I'm reading George Monbiot's Captive State. Its excellently researched and its message is clear and well presented. Here's a piece from his chapter on the subject heading:
"Until the day before he became Minister for Science and Technology, another sub-committee, called the Food Chain Group, was, as I mentioned in Chapter 8, chaired by Lord Sainsbury. His report, published like all the others by the government's Department of Trade and Industry, expressed the hope that in the future 'the precautionary principle is abandoned'".

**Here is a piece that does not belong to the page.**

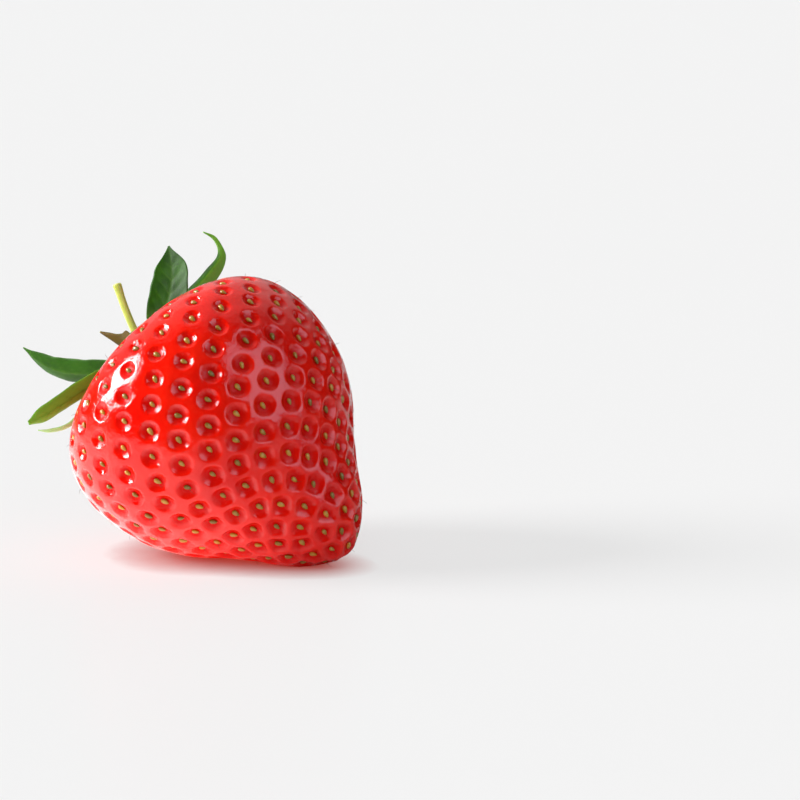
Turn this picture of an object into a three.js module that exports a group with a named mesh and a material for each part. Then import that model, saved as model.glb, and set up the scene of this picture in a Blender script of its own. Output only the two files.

Nice. The chapter is full of examples of supposed bastions of public interest either voicing the corporate line or actually advocating the reduction, removal or reversal of legislation protecting the public in order to ease the burden of responsibility on the corporation or corporations in question. Call me idealistic but I was under the impression that government was there to protect the public against exploitation; not to fund, facilitate and defend such exploitation in the name of some overarching capitalist principle which generates wealth for a minority at the expense of the majority. Corporations already have ample scope to turn empty, sociopathic gestures into good publicity and increased revenue. Some might consider a little too much, even.
"The Retail and Consumer Services Foresight Panel, chaired by Sir John Banham, the head of Tarmac, warns of the 'potentially dire' impact of growing concerns about the environment. The consequences of these concerns, such as 'increasing difficulty in carrying out green field developments coupled with attempts to restrict traffic and reduce congestion', would result, inexplicably, in 'fewer women . . . working', 'cuts in state pensions' and a collapse in living standards."
Hmmmmmmmmm, and why is this disaster capitalism model being financed and promoted with our taxes again??
There's so much more in the book- you have to read it!
"While openness has long informed the ethics of science, corporations demand confidentiality. Information that the companies find uncomfortable can be withheld, even when it arises from projects half-funded by the government: The LINK programme, for example, grants discretion over whether or not to publish results to the corporate partners. The free flow of ideas is further impeded by the need to secure corporate intellectual property."